La jeune femme a le réflexe de prendre son téléphone. "J'étais inquiète, dit-elle, mais je ne savais pas quoi faire à part prendre mon téléphone". Dans la précipitation, elle ne pense pas à enlever un filtre audio qui rend les paroles inintelligibles.
Policiers blessés
De son côté, le préfet d'Ille-et-Vilaine "condamne fermement les violences inacceptables commises ce samedi à Rennes en marge et à l'issue de la manifestation" contre les forces de l'ordre. "Jusqu'à 21h, souligne Emmanuel Berthier, les policiers de la direction départementale de la sécurité publique et les CRS ont dû faire face à quelques centaines d'individus, déterminés à dégrader volontairement le mobilier urbain et à s'en prendre violemment aux forces de l'ordre".

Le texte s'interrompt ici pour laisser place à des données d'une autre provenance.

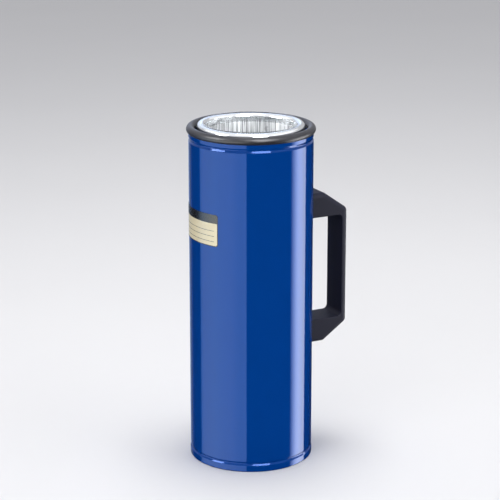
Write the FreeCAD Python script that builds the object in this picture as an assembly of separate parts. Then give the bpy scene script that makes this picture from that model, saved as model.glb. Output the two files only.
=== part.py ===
import FreeCAD, Part
import math
import os

# A dewar flask with a side grip: a double-walled glass vessel that stands in a sheet-metal casing.
# Lengths are in millimetres. +Z runs up the flask's axis, z = 0 is the plane the foot stands on,
# and the grip is on the +X side.

# Glass vessel
bore_diameter = 100.0
glass_wall = 2.5
vacuum_gap = 5.5
lip_rise = 2.7              # how far the lip stands above the rim ring
tip_length = 12.0           # sealed pump-out tip under the rounded bottom
tip_diameter = 8.0
tip_flare = 4.0             # radius where the tip runs into the bottom
tip_bore_diameter = 3.2
tip_seal_thickness = 4.0    # solid glass at the tip's end
tip_clearance = 3.0         # air under the tip

# Casing
side_room = 8.0             # between the glass and the casing
casing_wall = 1.0
casing_height = 381.0
groove_depth = 1.3
groove_half_height = 2.4
groove_round = 1.6          # at each bend of both grooves
top_groove_drop = 11.2      # from the casing's top edge to the groove
foot_groove_height = 9.8
foot_groove_depth = 1.1     # below the wall
foot_groove_half_height = 2.3
foot_swell = 0.3            # the foot band is larger than the wall by this much
foot_corner_round = 1.6
foot_flange_width = 7.0     # turned in under the base plate

# Rim ring
ring_overhang = 2.4         # how far it stands out past the casing
ring_glass_gap = 2.2
ring_grip_depth = 5.4       # how deep the casing's edge sits in it

# Base plate, cushion and packing
plate_thickness = 1.0
plate_rise = 3.0            # the pressed-up middle
plate_step_width = 4.0
plate_gutter_width = 6.0
plate_bend_round = 1.5
plate_step_round = 0.8
cushion_height = 32.0
cushion_hole_diameter = 30.0
packing_height = 14.0
packing_chamfer = 2.0

# Grip
handle_centre_height = 212.3
handle_height = 176.0
handle_width = 35.0
handle_standoff = 45.8      # from the casing to the grip's outer face
grip_thickness = 7.4
finger_opening_height = 120.6
arm_flat_length = 16.3      # the level part of each arm's outer side
arm_end_depth = 7.0         # plastic above the finger opening where the slope meets the outer face
outline_round = 6.5
opening_round = 5.5
outer_edge_round = 5.6
inner_edge_round = 1.2

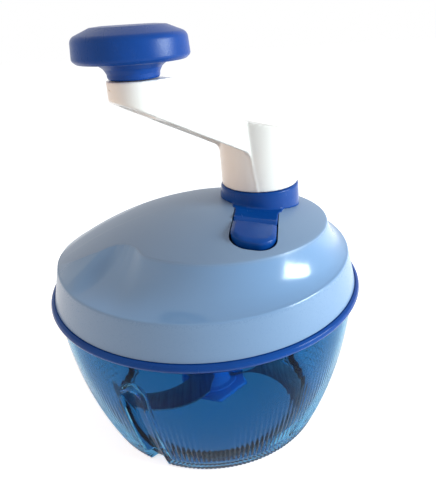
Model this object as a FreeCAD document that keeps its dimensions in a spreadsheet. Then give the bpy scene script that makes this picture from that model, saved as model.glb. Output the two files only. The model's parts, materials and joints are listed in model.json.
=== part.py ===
import FreeCAD, Part, Sketcher
import math
import os
from types import SimpleNamespace

# Crank food chopper: a clear bowl with a foot ring, a cover that holds the gear case, an offset crank
# with a turning knob, a release key in the cover, and a blade unit that stands on a pin in the bowl.
# Millimetres. Origin: centre of the foot on the table, +Z up. The crank axis is 33 mm from the bowl axis.

Vector = FreeCAD.Vector
doc = FreeCAD.newDocument("crank_food_chopper")
sheet = doc.addObject("Spreadsheet::Sheet", "Sizes")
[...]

Le préfet apporte son soutien aux policiers blessés. "Après le rétablissement de l'ordre par les CRS, les violences ont décuplé à leur encontre, écrit-il dans un communiqué. Aux projectiles multiples envoyés, s'est ajouté un cocktail molotov qui s'est abattu sur certains d'entre eux. Le mélange inflammable a heurté le bouclier d'un CRS et s'est répandu sur ce dernier éclaboussant au passage deux de ses collègues".
L'un d'eux souffre de brûlures au second degré, les deux autres de brûlures au premier degré. Ils ont été transportés à l'hôpital de Rennes.